減刑を条件に人身売買の現行犯逮捕の協力を打診する2人の刑事だが、スジンは子を捨てたソヨンが許せない。「堕ろすという選択もあったんじゃない?」と言うスジンに「産んで捨てるより産む前に殺す方が罪は軽いの?」とソヨンが聞く。「望まれずに生まれる方が不幸なんじゃない?」と答えたスジンにソヨンは「ウソンの前で言ってみろよ!」と声を荒げた。そんなソヨンに対してスジンは「捨てといて何言ってるの?」と一喝する。
「捨てるなら生むなよ」と子供を捨てる母親に対して嫌悪感を抱いていたスジンは常に冷静を装っていたが、ソヨンを前につい感情的になってしまった。その後、夫に電話し「ごめんね」と伝え涙を流す。現行犯逮捕に固執し、仕事一筋とも見えるスジンもまた様々な葛藤を抱えている。

家族になれない5人

遊園地の観覧車の中でドンスはみんなで家族になろうとソヨンに提案する。ソヨンは否定し、自分は人殺しとして逮捕されると告げる。ソヨンは初めて涙を見せた。
親子として夫婦として兄弟として、5人が家族を形成しようとするシーンが随所に登場する。しかしどれだけ親しくなっても、またどれだけ願っても犯罪者達が逮捕を逃れて家族になることは不可能だ。ソヨンは刑事スジンからも「あの人たち(サンヒョンとドンス)は親にはなれない」と言われる。それに対しソヨンは「私もよ。今日会った夫婦が”捨てられたんじゃなくて守られたのよ”と話しかけてウソンを育てると言った。そんな親に育ててほしい」とウソンを手放す決意をした。
サンヒョンは、ソヨンが自分たちを警察に売ったと確信している。ソヨンはウソンのためなら何でもするし、親ならそれでいいと納得していた。

「生まれてきてくれてありがとう」

ウソンの受け渡しの前日の夜、サンヒョンはソヨンに「最後に声かけてやれば?」とウソンに何か伝えるよう提案する。ソヨンがウソンにあまり話しかけないことを指摘するのだ。ドンスもそう思っていた。ソヨンがあまり積極的にウソンの世話もしないことも指摘したことがある。息子に何を言っていいのかわからないと躊躇するソヨンに、ヘジンが「じゃあみんなに言ってよ」とこの言葉をここにいるみんなに伝えることをお願いする。最後にヘジンがソヨンに「ソヨン、生まれてきてくれてありがとう」と伝える。家族に存在を否定されたと感じている人たちへ、是枝監督が伝えたかったメッセージである。
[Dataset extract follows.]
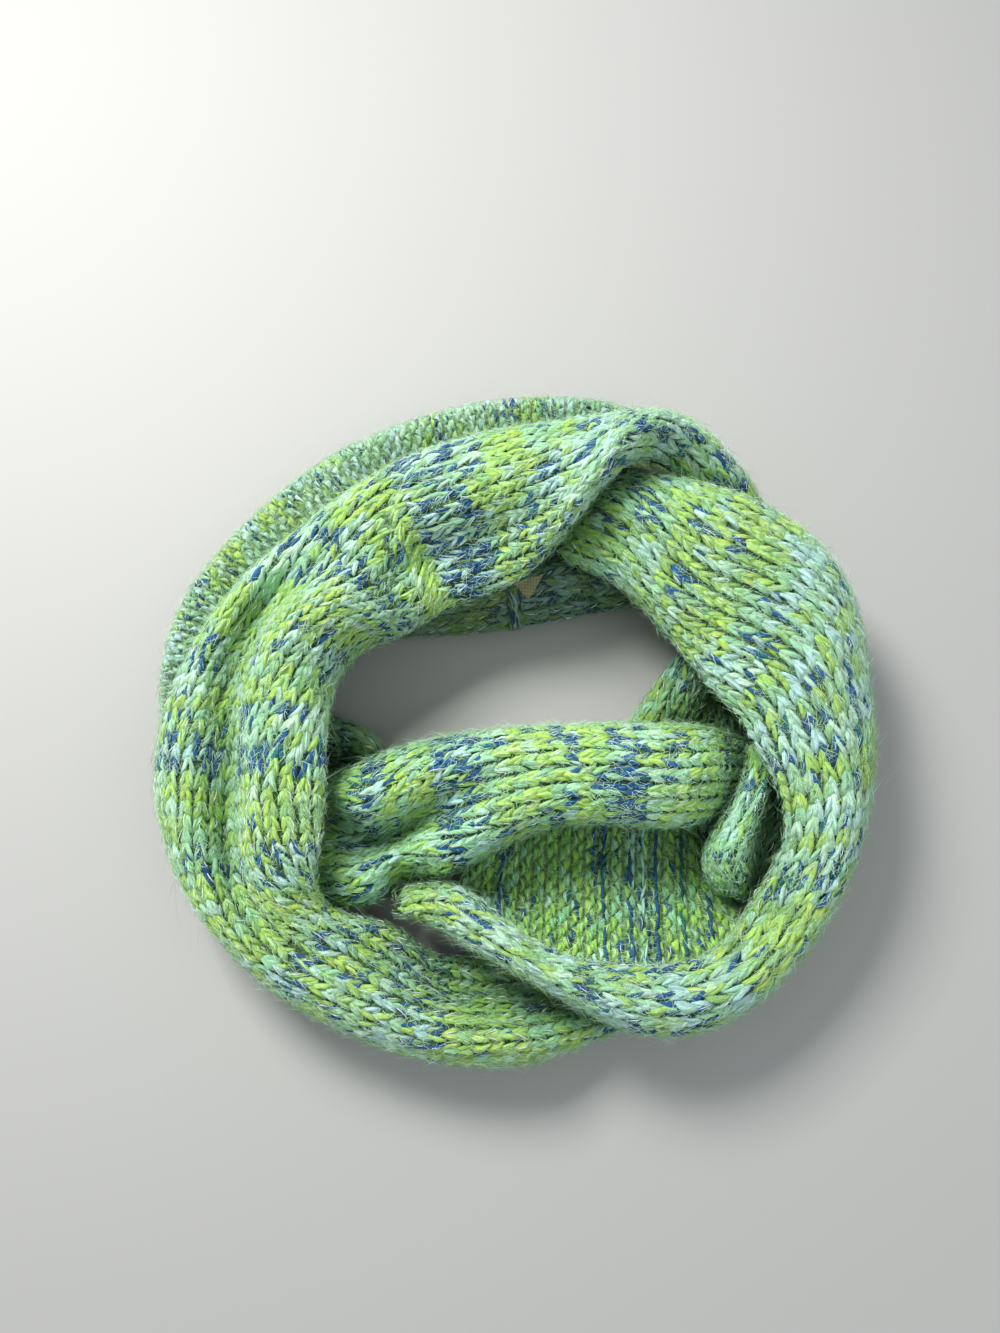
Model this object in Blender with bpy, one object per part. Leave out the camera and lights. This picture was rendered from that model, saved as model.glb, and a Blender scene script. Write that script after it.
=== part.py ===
"""An infinity scarf, knitted in chunky yarn and lying wound double on a table.

Each stretch of cloth that shows is a sheet lofted through a short table of sections, given
its thickness by Solidify. The layers inside are one rounded solid with a flat underside.
X is to the right, Y is away from the front, Z is up. The tables are in millimetres.
"""

from collections import namedtuple

import bmesh
import bpy
import numpy as np
from mathutils import Matrix, Vector
from mathutils.bvhtree import BVHTree

MM = 0.001
MIDDLE = (-1.7, 0.5)  # the middle of the whole in the tables, where the origin goes
CLOTH = 3.0 * MM  # thickness of the knitting
GAP = 0.3 * MM  # what meets is kept this far apart
TUCK = 9.0  # how far a side turns in under itself
MOST_TUCK = 0.3  # and at most this share of the width
CREST_AT = 0.54  # where a crest lies, as a share of the way from its side to the fold
WIDEST_AT = 0.42  # a side stands widest at this share of its height
SHOULDER_AT = 0.84  # and rounds over towards the crest from this one
SLACK = 1.0 * MM  # a layer lies this far below the one that covers it
REACH = 4.5 * MM  # and starts to dip this far outside its edge
PROBE = 1.5 * MM  # spacing of the rays that find the room for them
CLEARANCE = 3.0 * MM  # how far they keep from steep cloth
LEAST_ROOM = 16.0 * MM  # and the lowest space that they fill
LEAST_WIDTH = 8  # in rays
SHRINK = 0.03  # how much they are drawn in, time after time, where they touch cloth
SHRINKS = 60
SEAM_AT = 2.0  # x of the end seam
SEAM_WIDTH = 5.0
SEAM_RISE = 0.8 * MM
SEAM_COLUMNS = (2.3, 6.2)  # where it starts and ends, across the stretch that it lies on
SEAM_POINTS = 12
TAB_CORNERS = ((1.8, 17.4), (8.0, 9.0))  # x of its sides, at the top and at the point
TAB_COLUMNS = (1.3, 2.5)
TAB_POINTS = 4
THIN = 1.0 * MM
UP = Vector((0, 0, 1))

GRIDS = {  # points along and across each sheet
    "left": (44, 17),
    "right": (40, 15),
    "tongue": (10, 9),
    "across": (22, 15),
    "outer_back": (28, 9),
    "inner_back": (17, 8),
    "inner_right": (8, 9),
    "front_hollow": (14, 9),
    "left_fold": (7, 8),
}
RIGHT_START = slice(0, 5)  # rows of the right stretch that pass under the left one
LEFT_ENDS = (slice(0, 7), slice(40, 44))  # rows of the left stretch that pass under the right one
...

『ベイビー・ブローカー』の裏話・トリビア・小ネタ/エピソード・逸話

雨風のシーンを好む撮影

雨のシーンや雨上がりのシーンが印象的な当作品。撮影担当であるホン・ギョンピョは雨風が大好きだという。冒頭から暗い雨の中でソヨンが子供を置き去りにするなど主要なシーンは雨に濡れた場面が多い。

是枝監督はホン・ギョンピョについて”現場でも、撮影前に日本語で「風よ吹け。風よ吹け」とずっと言ってるんです。ペ・ドゥナさんがすごくいいお芝居をして「カット」と声をかけた後に、僕のところに来て「すごくいい風だった」と最初に言うのがその一言で(笑)、そのくらい場面の中で、煙とか蒸気とか、風とか雨とか、花びらとか、そういうものが風で動いたり揺れたりしているのが大好きな人なんです。”と語っている。

出典: otocoto.jp

手を焼いた子役探し

「家族」をテーマにした作品を多く手掛ける是枝監督。当然子役もそれなりに扱った経験がある。当作品へジン役のイム・スンスも今までの作品と同じように、オーディションで起用を決めたという。しかし韓国では子役が所属する事務所がなく、子役の数がそもそも少ないのだそう。演技塾のようなところに通っている子ども達に声をかけてオーディションを行った。

オーディションをやってみて、脚本を渡さない方が楽しそうだった子たちを残したんですね。その中でもコントロールが効かない子を選んだら、本当に効かなかった(笑)。現場でうまく泳がせながら撮ろうと思っていたんだけど、本当に遠くまで泳いで行っちゃうタイプだったから、今までで一番大変だったかもしれない。ただ、すごく頭のいい子だったから、順撮りをしていくなかでその後の展開を先に掴んじゃうタイプだったの。脚本の内容を知らないのに、面白い子でしたね”と手を焼いた経験を語った。